Set task – Lines containing "that" are to be counted. Report the count alone.

-- begin Records supplied --

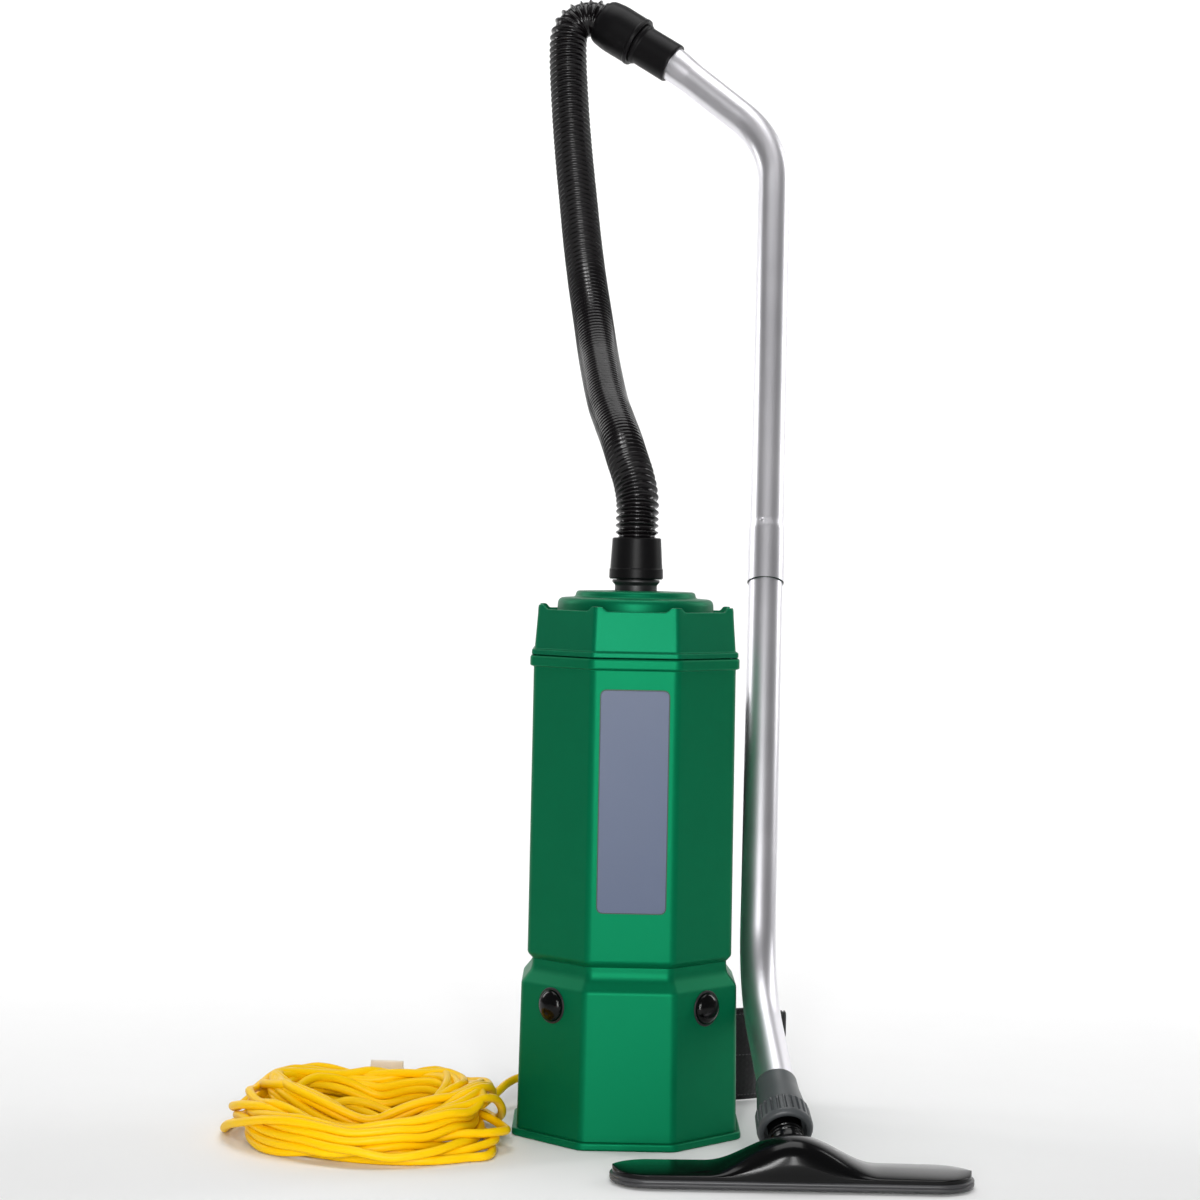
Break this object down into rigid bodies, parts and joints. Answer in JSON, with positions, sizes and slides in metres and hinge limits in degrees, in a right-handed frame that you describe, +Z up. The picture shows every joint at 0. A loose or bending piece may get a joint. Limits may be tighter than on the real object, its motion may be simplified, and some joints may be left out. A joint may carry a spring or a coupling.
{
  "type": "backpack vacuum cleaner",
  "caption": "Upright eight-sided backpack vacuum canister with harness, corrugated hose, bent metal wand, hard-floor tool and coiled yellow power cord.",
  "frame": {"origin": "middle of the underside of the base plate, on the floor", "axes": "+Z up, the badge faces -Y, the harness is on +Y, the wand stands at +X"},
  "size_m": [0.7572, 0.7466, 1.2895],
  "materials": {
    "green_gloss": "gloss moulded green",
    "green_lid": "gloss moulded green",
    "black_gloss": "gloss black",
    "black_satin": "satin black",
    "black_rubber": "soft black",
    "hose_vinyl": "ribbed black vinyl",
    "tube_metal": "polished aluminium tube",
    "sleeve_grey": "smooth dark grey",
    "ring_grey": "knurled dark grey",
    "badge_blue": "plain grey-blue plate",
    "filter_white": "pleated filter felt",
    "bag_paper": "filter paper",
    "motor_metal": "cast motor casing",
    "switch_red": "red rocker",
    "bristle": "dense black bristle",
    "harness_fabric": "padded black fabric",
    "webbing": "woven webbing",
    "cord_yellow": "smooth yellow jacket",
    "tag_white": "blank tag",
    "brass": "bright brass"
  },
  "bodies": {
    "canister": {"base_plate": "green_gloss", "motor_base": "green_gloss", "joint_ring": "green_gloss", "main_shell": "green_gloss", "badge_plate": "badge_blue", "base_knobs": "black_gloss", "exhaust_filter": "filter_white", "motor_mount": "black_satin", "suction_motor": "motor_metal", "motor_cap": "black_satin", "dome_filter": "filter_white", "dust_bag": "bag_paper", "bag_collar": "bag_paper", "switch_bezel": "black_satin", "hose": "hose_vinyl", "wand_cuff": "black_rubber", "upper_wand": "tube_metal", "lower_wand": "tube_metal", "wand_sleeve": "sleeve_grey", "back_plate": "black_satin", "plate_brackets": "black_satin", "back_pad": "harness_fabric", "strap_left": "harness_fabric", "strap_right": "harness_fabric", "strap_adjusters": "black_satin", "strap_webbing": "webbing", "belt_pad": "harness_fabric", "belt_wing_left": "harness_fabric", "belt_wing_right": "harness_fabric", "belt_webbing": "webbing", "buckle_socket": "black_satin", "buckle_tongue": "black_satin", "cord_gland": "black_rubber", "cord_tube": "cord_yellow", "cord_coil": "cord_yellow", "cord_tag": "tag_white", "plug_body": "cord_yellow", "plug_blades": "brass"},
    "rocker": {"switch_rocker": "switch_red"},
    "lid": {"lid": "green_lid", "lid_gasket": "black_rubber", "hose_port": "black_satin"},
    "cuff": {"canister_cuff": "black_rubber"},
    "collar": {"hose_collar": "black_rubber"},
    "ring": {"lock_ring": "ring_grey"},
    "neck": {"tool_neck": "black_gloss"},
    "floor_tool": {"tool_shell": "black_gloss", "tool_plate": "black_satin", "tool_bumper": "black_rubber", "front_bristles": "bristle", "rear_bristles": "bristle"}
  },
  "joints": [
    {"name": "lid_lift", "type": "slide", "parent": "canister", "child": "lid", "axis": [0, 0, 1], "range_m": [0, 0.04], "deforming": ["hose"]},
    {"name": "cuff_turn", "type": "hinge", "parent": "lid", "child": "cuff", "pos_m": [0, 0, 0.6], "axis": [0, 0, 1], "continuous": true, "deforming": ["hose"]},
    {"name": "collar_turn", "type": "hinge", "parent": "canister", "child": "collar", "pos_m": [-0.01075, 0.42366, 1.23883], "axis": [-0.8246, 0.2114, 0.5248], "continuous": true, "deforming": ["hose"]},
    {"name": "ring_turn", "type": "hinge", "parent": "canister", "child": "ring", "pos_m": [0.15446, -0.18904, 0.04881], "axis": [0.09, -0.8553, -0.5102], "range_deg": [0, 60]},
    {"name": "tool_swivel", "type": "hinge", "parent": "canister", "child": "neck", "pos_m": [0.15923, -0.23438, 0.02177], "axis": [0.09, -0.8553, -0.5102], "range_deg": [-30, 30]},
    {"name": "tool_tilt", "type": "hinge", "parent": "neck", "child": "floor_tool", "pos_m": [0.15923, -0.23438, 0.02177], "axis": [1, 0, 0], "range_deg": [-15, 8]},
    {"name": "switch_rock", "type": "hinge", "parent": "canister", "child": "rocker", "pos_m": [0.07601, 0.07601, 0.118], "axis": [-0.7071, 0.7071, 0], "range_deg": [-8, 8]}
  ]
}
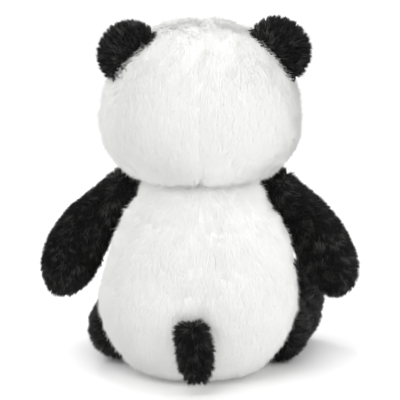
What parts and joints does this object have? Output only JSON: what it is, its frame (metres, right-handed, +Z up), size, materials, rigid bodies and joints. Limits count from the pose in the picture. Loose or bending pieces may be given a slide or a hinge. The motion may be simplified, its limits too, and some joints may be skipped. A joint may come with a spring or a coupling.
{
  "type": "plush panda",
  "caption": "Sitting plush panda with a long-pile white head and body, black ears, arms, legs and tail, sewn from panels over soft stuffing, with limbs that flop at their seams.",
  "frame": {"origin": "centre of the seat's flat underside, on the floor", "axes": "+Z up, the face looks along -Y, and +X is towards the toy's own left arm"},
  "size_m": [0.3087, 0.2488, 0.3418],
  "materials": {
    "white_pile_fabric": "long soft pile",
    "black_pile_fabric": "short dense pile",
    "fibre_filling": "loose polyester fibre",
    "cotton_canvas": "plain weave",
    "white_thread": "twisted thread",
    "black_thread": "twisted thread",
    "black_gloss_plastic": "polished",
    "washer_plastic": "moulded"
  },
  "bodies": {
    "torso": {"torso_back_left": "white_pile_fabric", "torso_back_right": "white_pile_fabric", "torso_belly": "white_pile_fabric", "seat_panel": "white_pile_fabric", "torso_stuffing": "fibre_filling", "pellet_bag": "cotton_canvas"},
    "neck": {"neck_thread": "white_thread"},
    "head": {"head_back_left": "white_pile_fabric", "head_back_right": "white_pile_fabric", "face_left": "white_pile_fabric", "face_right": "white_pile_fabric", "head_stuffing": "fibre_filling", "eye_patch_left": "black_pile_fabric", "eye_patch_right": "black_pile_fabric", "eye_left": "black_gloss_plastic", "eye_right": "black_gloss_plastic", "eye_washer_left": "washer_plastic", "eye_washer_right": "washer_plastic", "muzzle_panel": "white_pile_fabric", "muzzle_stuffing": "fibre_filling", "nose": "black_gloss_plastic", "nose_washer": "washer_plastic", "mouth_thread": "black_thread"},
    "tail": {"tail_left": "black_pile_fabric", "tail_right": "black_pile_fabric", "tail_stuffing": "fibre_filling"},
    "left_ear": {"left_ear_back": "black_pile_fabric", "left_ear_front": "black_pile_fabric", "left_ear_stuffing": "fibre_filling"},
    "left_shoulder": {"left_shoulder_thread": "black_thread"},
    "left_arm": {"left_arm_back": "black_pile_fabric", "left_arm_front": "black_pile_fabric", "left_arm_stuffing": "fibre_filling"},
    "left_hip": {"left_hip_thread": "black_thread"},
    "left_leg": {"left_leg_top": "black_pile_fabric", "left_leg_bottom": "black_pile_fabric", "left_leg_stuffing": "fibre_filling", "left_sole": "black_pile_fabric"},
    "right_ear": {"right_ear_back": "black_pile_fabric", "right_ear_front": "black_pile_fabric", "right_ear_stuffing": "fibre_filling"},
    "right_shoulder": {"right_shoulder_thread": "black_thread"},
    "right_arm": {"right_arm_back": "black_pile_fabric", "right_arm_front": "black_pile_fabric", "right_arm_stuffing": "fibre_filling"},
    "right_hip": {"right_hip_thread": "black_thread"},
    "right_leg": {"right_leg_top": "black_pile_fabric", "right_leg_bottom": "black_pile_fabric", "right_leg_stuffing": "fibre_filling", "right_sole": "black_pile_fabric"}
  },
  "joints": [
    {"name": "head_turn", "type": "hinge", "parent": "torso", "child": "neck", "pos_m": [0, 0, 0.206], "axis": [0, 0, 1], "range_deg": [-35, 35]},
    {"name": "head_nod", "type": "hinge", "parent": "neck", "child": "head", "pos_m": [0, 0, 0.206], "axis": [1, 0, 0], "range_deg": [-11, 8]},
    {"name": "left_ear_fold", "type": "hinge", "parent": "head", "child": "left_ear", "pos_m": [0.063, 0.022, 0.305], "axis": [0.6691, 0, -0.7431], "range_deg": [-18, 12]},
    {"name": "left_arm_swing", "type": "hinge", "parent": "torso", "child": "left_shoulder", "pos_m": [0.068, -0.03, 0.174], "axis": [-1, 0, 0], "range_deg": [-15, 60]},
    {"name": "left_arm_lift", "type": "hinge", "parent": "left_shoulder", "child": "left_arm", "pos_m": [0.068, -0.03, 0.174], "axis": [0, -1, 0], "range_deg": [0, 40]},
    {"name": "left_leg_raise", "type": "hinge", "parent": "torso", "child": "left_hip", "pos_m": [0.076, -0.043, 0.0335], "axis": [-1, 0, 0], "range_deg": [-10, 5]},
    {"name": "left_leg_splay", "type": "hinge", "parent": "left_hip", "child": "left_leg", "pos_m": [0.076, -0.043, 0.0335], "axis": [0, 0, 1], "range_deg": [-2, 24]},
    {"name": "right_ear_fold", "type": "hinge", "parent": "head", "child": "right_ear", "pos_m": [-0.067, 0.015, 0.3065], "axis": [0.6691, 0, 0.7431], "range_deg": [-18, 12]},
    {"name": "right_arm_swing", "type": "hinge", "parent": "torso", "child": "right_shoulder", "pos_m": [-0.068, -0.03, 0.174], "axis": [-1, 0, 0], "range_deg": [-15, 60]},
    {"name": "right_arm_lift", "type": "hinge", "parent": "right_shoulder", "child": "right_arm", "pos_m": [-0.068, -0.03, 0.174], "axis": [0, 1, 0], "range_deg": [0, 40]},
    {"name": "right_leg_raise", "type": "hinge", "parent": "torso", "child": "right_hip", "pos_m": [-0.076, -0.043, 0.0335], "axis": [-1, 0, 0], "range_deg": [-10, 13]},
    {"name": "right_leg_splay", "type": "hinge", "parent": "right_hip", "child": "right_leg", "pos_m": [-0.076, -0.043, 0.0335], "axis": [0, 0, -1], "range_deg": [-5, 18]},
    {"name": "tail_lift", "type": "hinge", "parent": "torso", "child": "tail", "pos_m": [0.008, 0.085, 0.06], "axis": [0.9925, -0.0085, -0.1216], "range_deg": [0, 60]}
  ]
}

-- end Records supplied --

Written solution – 2